I’ve seen Ryan Theriot make some really nice diving stops. I’ve seen a couple of plays he made behind second base. I also know that a blind squirrel can find a nut sometimes. Ozzie was great not because of the number of flashy, memorable plays he made (and there were many). He was great because his ability and knowledge helped him make a difficult play look easy and because of the sheer volume of plays he made that every other shortstop didn;t make.

Batting average =hits divided by at bats. RBIs =runs knocked in. Runs scored=number of times you crossed home plate .Stolen bases,on base percentage .total bases. These are all measurable. As soon as you measure defense opinion slips in. Guillen had an errorless season last year. He got hometown calls on disputable calls. Everybody does. Any defensive measurement is suspect due to it is someones opinion whether he should have caught the ball or not. I can accept defensive numbers as useful tools but not seminal measurements.

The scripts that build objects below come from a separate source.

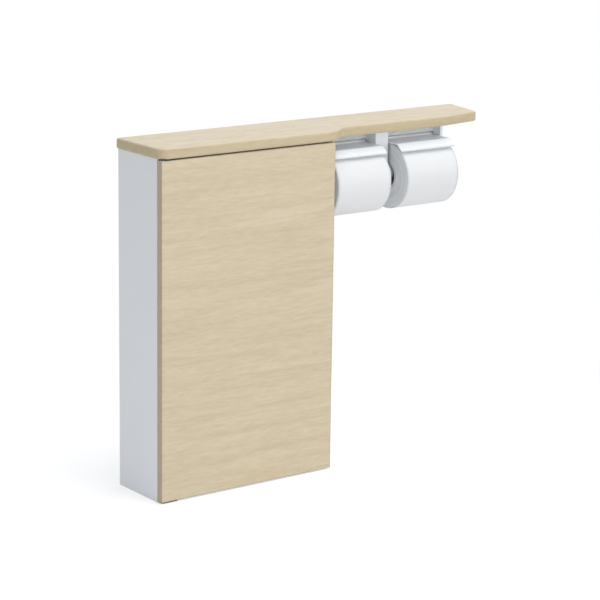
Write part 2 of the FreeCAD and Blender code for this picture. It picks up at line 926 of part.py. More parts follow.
def cover_solid(roll_left):
    x0 = roll_left - cover_past_roll
    x1 = roll_left + roll_width + cover_past_roll
    top = cover_under + cover_thickness
    tip_y = cover_crest_y - cover_lip_reach
    slope = math.atan2(cover_lip_fall, cover_lip_reach)
    thick_y = cover_thickness * math.sin(slope)
    thick_z = cover_thickness * math.cos(slope)
    turn_back = cover_thickness * math.tan(slope / 2)
    sheet = side_prism([
        (cover_hinge_y, top, 0),
        (cover_crest_y, top, cover_bend_round),
        (tip_y, top - cover_lip_fall, 0),
        (tip_y + thick_y, top - cover_lip_fall - thick_z, 0),
        (cover_crest_y + turn_back, cover_under, 0),
        (cover_hinge_y, cover_under, 0),
    ], x0, x1)
    barrel = rod(cover_hinge_radius, x1 - x0, V(x0, cover_hinge_y, cover_hinge_z), ALONG_X)
    bore = rod(cover_pin_radius + cover_pin_gap, x1 - x0 + overrun * 2,
               V(x0 - overrun, cover_hinge_y, cover_hinge_z), ALONG_X)
    notches = teeth(x0, x1, tip_y, cover_under - cover_lip_fall - overrun, top)
    return one_solid(sheet.fuse(barrel).cut(bore).cut(notches))


def teeth(x0, x1, tip_y, low, high):
    # Notches in the front edge that cut the paper, cut straight down.
    count = int((x1 - x0) / tooth_pitch)
    pitch = (x1 - x0) / count
    points = [V(x0, tip_y - overrun, low)]
    for number in range(count):
        notch_left = x0 + pitch * number
        points.append(V(notch_left, tip_y, low))
        points.append(V(notch_left + pitch / 2, tip_y + tooth_depth, low))
    points += [V(x1, tip_y, low), V(x1, tip_y - overrun, low), points[0]]
    return Part.Face(Part.makePolygon(points)).extrude(ALONG_Z * (high - low))


def cover_pin(start, end):
    x0 = start - cover_pin_in_arm + fit_gap
    x1 = end + cover_pin_in_arm - fit_gap
    return rod(cover_pin_radius, x1 - x0, V(x0, cover_hinge_y, cover_hinge_z), ALONG_X)


def build_parts():
    left_arm_face = holder_left + side_arm
    right_arm_face = holder_right - side_arm
    lower, middle, upper = shelf_pin_levels
    return {
        "side_panel_left": side_panel(True),
        "side_panel_right": side_panel(False),
        "bottom_panel": bottom_panel(),
        "top_panel": top_panel(),
        "back_panel": back_panel(),
        "hanging_rail_bottom": hanging_rail(rail_levels[0]),
        "hanging_rail_top": hanging_rail(rail_levels[1]),
        "shelf_lower": shelf(lower),
        "shelf_middle": shelf(middle),
        "shelf_upper": shelf(upper),
        "shelf_pins": shelf_pins(),
        "carcass_dowels": carcass_dowels(),
        "counter_board": counter_board(),
        "counter_edge_band": counter_edge_band(),
        "counter_screws": counter_screws(),
        "door_panel": door_panel(),
        "door_edge_band": door_edge_band(),
        "door_bumpers": door_bumpers(),
        "pivot_plate_top": pivot_plate_top(),
        "pivot_plate_bottom": pivot_plate_bottom(),
        "pivot_pins": pivot_pins(),
        "pivot_bush_top": pivot_bush(True),
        "pivot_bush_bottom": pivot_bush(False),
        "pivot_screws": pivot_screws(),
        "latch_housing": latch_housing(),
        "latch_plunger": latch_plunger(),
        "latch_magnet": latch_magnet(),
        "latch_spring": latch_spring(),
        "latch_screws": latch_screws(),
        "strike_plate": strike_plate(),
        "strike_screw": strike_screw(),
        "holder_base": holder_base(),
        "holder_arm_left": side_arm_solid(True),
        "holder_arm_center": center_arm_solid(),
        "holder_arm_right": side_arm_solid(False),
        "arm_screws": arm_screws(),
        "holder_counter_screws": holder_counter_screws(),
        "pad_ring_1": pad_ring(center_left, ALONG_X),
        "pad_ring_2": pad_ring(center_right, -ALONG_X),
        "roll_pad_1": roll_pad(center_left, -ALONG_X),
        "roll_pad_2": roll_pad(center_right, ALONG_X),
        "pad_spring_1": pad_spring(center_left, -ALONG_X),
        "pad_spring_2": pad_spring(center_right, ALONG_X),
        "cover_1": cover_solid(roll_1_left),
        "cover_2": cover_solid(roll_2_left),
        "cover_pin_1": cover_pin(left_arm_face, center_left),
        "cover_pin_2": cover_pin(center_right, right_arm_face),
        "paper_roll_1": paper_roll(roll_1_left),
        "paper_roll_2": paper_roll(roll_2_left),
        "roll_core_1": roll_core(roll_1_left),
        "roll_core_2": roll_core(roll_2_left),
    }


os.makedirs("parts", exist_ok=True)
for name, shape in build_parts().items():
    shape.exportStep("parts/" + name + ".step")
    print(name, len(shape.Solids), "solids", round(shape.Volume), shape.isValid())
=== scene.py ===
# %% [markdown]
# A slim floor cabinet for a toilet room: one tall flat door in pale printed wood, white side panels,
# and a counter that runs on to the right over a double paper holder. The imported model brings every
# hard piece at its real size, so this lesson dresses it: finishes for each material, two soft paper
# rolls and two small springs made anew, and a plain studio round it.

import math

import bmesh
import bpy
from mathutils import Euler, Matrix, Vector


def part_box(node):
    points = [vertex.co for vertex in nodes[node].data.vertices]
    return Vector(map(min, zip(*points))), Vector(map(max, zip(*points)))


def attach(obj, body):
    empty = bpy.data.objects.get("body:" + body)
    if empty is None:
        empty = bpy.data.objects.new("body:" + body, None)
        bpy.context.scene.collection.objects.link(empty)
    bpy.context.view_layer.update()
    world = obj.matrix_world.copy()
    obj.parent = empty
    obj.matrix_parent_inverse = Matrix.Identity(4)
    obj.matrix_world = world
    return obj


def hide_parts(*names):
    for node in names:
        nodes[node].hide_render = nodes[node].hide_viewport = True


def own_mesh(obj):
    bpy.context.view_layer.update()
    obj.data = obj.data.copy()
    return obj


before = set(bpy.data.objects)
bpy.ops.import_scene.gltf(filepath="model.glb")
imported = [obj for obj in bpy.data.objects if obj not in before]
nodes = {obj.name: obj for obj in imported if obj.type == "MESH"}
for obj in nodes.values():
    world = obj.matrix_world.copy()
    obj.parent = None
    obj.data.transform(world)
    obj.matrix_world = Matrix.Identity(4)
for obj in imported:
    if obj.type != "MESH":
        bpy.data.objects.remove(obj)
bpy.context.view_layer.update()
MM = 0.001


# %% [markdown]
# A colour is picked on a screen as an sRGB hex value, but the shader counts light in linear steps.
# One function turns the first into the second, so every colour below can stay readable.

# %% One function for colours
def linear(hex_value):
    channels = [int(hex_value[i:i + 2], 16) / 255 for i in (1, 3, 5)]
    return [c / 12.92 if c <= 0.04045 else ((c + 0.055) / 1.055) ** 2.4 for c in channels] + [1.0]


print("mid grey in linear light", [round(c, 3) for c in linear("#808080")])


# %% [markdown]
# A finish is a small tree of nodes. Adding a node always takes the same three steps: make it, set it
# and wire it, so one function does all three. A value that is itself a socket becomes a wire, and
# anything else is set on the input. Patterns are scaled from real millimetres by per_mm.

# %% One function for nodes, and one that starts a finish
def add_node(tree, kind, settings=None, inputs=None):
    node = tree.nodes.new(kind)
    for name, value in (settings or {}).items():
        setattr(node, name, value)
    for name, value in (inputs or {}).items():
        if isinstance(value, bpy.types.NodeSocket):
            tree.links.new(value, node.inputs[name])
        else:
            node.inputs[name].default_value = value
    return node


def per_mm(*lengths):
    # How often a pattern repeats in a metre when one repeat is that many millimetres long.
    return [1 / (length * MM) for length in lengths]


def start_finish(name):
    material = bpy.data.materials.new(name)
    material.use_nodes = True
    tree = material.node_tree
    shader = tree.nodes["Principled BSDF"]
    place = add_node(tree, "ShaderNodeTexCoord").outputs["Object"]
    return material, tree, shader, place


print("a 2 mm pattern repeats", per_mm(2)[0], "times in a metre")


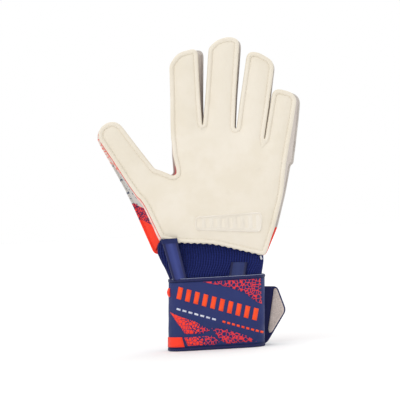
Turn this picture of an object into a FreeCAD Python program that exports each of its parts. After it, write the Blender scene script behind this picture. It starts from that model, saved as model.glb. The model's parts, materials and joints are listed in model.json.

I ran into a site a couple days ago where the people were debating whether Omar Vizquel was a better defensive player than Ozzie. That argument can be made because defense is rated by opinion. Fans watching Omar were impressed by his play day after day. Were they wrong? You will say yes. I will say the difference between really good defensive shortstops is minimal.
You can to some degree compare baseball through the ages using offensive numbers. Some corrections due to dead ball age and the institution of relievers.